- The cover of Bombaby the Screen Goddess #1. Artwork by Antony Mazzotta.

Publication information
- Publisher: Amaze Ink (Slave Labor Graphics)
- First appearance: Bombaby the Screen Goddess #1 (Amaze Ink, 2003)
- Created by: Antony Mazzotta

In-story information
- Alter ego: Sangeeta Mukherjee
- Species: Human
- Place of origin: Earth

Publication information
- Schedule: Bimonthly
- Format: Limited series
- Publication date: Nov. 2003 – Mar. 2004
- No. of issues: 3
- Main character(s): Bombaby

Creative team
- Written by: Antony Mazzotta
- Artist(s): Antony Mazzotta

Collected editions
- Bombay the Screen Goddess: ISBN 978-1593620035

= Bombaby the Screen Goddess =

Bombaby the Screen Goddess is a fictional character published in a comic book of the same name created by Antony Mazzotta and published by Amaze Ink (Slave Labor Graphics).

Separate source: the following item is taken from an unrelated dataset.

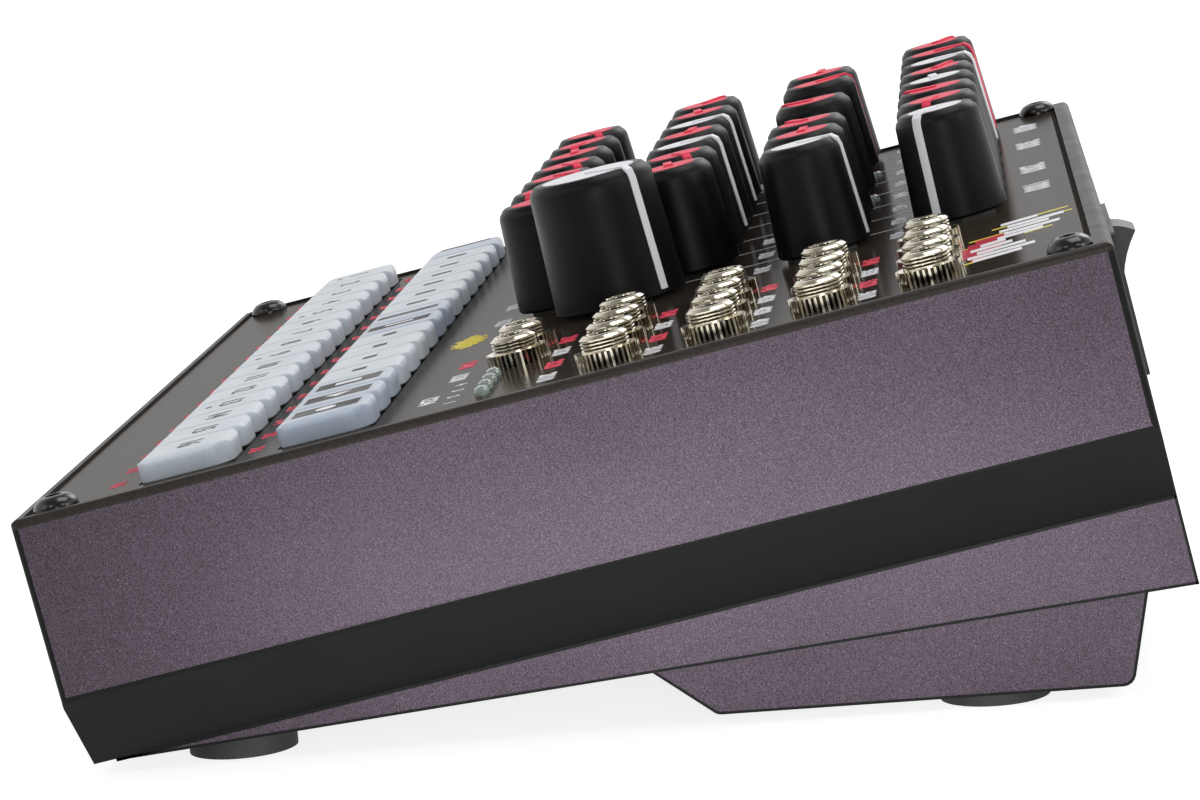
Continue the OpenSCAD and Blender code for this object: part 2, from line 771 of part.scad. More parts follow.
module rear_plate() color([0.1, 0.1, 0.11]) in_case() difference() {
    union() {
        translate([half - plate_edge - plate_w / 2, case_d + plate_t, -plate_z])
            rotate([90, 0, 0]) linear_extrude(plate_t) polygon(rounded([
                [-plate_w / 2, -plate_h / 2, 1], [plate_w / 2, -plate_h / 2, 1],
                [plate_w / 2, plate_h / 2, 1], [-plate_w / 2, plate_h / 2, 1]
            ]));
        // the switch's well
        box(half - rocker_edge - well_x - well_t, half - rocker_edge + well_x + well_t,
            case_d - well_in, case_d + plate_t / 2,
            -rocker_z - well_z - well_t, -well_top);
        // the power socket's barrel
        translate([half - inlet_edge, case_d + plate_t / 2, -plate_z])
            rotate([90, 0, 0]) cylinder(r = inlet_r + well_t, h = well_in + plate_t / 2);
    }
    box(half - rocker_edge - well_x, half - rocker_edge + well_x,
        case_d - well_in + well_t, case_d + plate_t + 1,
        -rocker_z - well_z, -rocker_z + well_z);
    translate([half - rocker_edge, rocker_y, -rocker_z]) rotate([0, 90, 0])
        cylinder(r = pin_r + pin_gap, h = 2 * (well_x + well_t * 0.7), center = true);
    // the ring round the power socket's centre pin
    translate([half - inlet_edge, case_d + plate_t, -plate_z]) rotate([90, 0, 0])
        difference() {
            translate([0, 0, -1]) cylinder(r = inlet_r, h = plate_t + well_in - well_t + 1);
            translate([0, 0, inlet_pin]) cylinder(r = 1, h = plate_t + well_in);
        }
}

// The rocker's side: an arc about the pivot at each end and a hollow face.
module rocker_side() {
    tip = sqrt(rocker_r * rocker_r - rocker_out * rocker_out);
    back = -2.5;
    a1 = atan2(tip, rocker_out);
    a2 = atan2(sqrt(rocker_r * rocker_r - back * back), back);
    n = 8;
    polygon([
        for (i = [0:n]) let (a = a1 + (a2 - a1) * i / n)
            rocker_r * [cos(a), sin(a)],
        for (i = [0:n]) let (a = -a2 + (a2 - a1) * i / n)
            rocker_r * [cos(a), sin(a)],
        for (i = [1:n - 1]) let (t = -1 + 2 * i / n)
            [rocker_out - rocker_dip * (1 - t * t), tip * t]
    ]);
}

module power_rocker() color([0.09, 0.09, 0.1]) in_case()
    translate([half - rocker_edge, rocker_y, -rocker_z]) rotate([-rocker_a, 0, 0]) {
        along_x(rocker_w) rocker_side();
        rotate([0, 90, 0])
            cylinder(r = pin_r, h = 2 * (well_x + well_t * 0.6), center = true);
    }

module knob_a2() small_knob(2, 0);
module knob_a3() small_knob(3, 0);
module knob_a4() small_knob(4, 0);
module knob_a5() small_knob(5, 0);
module knob_a6() small_knob(6, 0);
module knob_a7() small_knob(7, 0);
module knob_a8() small_knob(8, 0);
module knob_b2() small_knob(2, 1);
module knob_b3() small_knob(3, 1);
module knob_b4() small_knob(4, 1);
module knob_b5() small_knob(5, 1);
module knob_b6() small_knob(6, 1);
module knob_b7() small_knob(7, 1);
module knob_b8() small_knob(8, 1);
module knob_c1() small_knob(1, 2);
module knob_c2() small_knob(2, 2);
module knob_c3() small_knob(3, 2);
module knob_c5() small_knob(5, 2);
module knob_c7() small_knob(7, 2);
module knob_c8() small_knob(8, 2);
module knob_d1() small_knob(1, 3);
module knob_d2() small_knob(2, 3);
module knob_d3() small_knob(3, 3);
module knob_d4() small_knob(4, 3);
module knob_d5() small_knob(5, 3);
module knob_d6() small_knob(6, 3);
module knob_d7() small_knob(7, 3);
module knob_d8() small_knob(8, 3);
module step_key_01() step_key(1);
module step_key_02() step_key(2);
module step_key_03() step_key(3);
module step_key_04() step_key(4);
module step_key_05() step_key(5);
module step_key_06() step_key(6);
module step_key_07() step_key(7);
module step_key_08() step_key(8);
module step_key_09() step_key(9);
module step_key_10() step_key(10);
module step_key_11() step_key(11);
module step_key_12() step_key(12);
module step_key_13() step_key(13);
module step_key_14() step_key(14);
module step_key_15() step_key(15);
module step_key_16() step_key(16);

top_shell();
base_tray();
front_panel();
screws();
feet();
circuit_board();
potentiometers();
patch_jacks();
jack_nuts();
lamps();
rear_plate();
power_rocker();
main_dial();
knob_a2();
knob_a3();
knob_a4();
knob_a5();
knob_a6();
knob_a7();
knob_a8();
knob_b2();
knob_b3();
knob_b4();
knob_b5();
knob_b6();
knob_b7();
knob_b8();
knob_c1();
knob_c2();
knob_c3();
knob_c5();
knob_c7();
knob_c8();
knob_d1();
knob_d2();
knob_d3();
knob_d4();
knob_d5();
knob_d6();
knob_d7();
knob_d8();
step_key_01();
step_key_02();
step_key_03();
step_key_04();
step_key_05();
step_key_06();
step_key_07();
step_key_08();
step_key_09();
step_key_10();
step_key_11();
step_key_12();
step_key_13();
step_key_14();
step_key_15();
step_key_16();
voice_keys();
select_keys();
transport_keys();
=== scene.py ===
import json
import math

import bmesh
import bpy
from bpy.props import FloatProperty, FloatVectorProperty, PointerProperty
from mathutils import Color, Matrix, Vector
from mathutils.bvhtree import BVHTree


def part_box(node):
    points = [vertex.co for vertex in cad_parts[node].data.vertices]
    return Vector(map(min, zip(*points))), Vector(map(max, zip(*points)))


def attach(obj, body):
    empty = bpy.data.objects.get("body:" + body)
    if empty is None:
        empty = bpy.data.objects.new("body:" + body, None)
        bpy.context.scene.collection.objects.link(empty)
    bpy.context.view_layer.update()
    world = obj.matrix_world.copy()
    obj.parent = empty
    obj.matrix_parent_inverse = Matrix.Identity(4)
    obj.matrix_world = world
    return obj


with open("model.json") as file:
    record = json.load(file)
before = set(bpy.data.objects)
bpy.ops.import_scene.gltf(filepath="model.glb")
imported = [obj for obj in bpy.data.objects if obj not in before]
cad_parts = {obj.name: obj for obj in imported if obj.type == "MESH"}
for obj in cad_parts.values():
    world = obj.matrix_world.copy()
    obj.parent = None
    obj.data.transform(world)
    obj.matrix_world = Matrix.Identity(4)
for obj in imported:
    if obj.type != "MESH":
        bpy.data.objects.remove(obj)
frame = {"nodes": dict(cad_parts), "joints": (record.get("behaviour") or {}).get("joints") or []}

bl_info = {
    "name": "Drum Machine Dressing",
    "version": (1, 0, 0),
    "blender": (4, 5, 0),
    "location": "View3D > Sidebar > Drum Machine",
    "description": "Finishes, marks and prints for a sloping drum machine",
    "category": "Object",
}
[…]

The character is based upon an avatar of the Hindu goddess Mumbadevi; the comic is inspired in equal parts by superhero stories and Bollywood.

==Plot summary==
Sangeeta Mukherjee is the daughter of well-to-do, traditional parents, dealing with a bratty little sister and a possible arranged marriage, when an out-of-body experience reveals that she is not an ordinary young woman. Sangeeta is, in fact, the reincarnation of India's ancient protector, the Goddess of Mumbai. But how will Sangeeta use this newfound power? Sangeeta must defy traditional expectations to choose what kind of life she wants and discover her true self.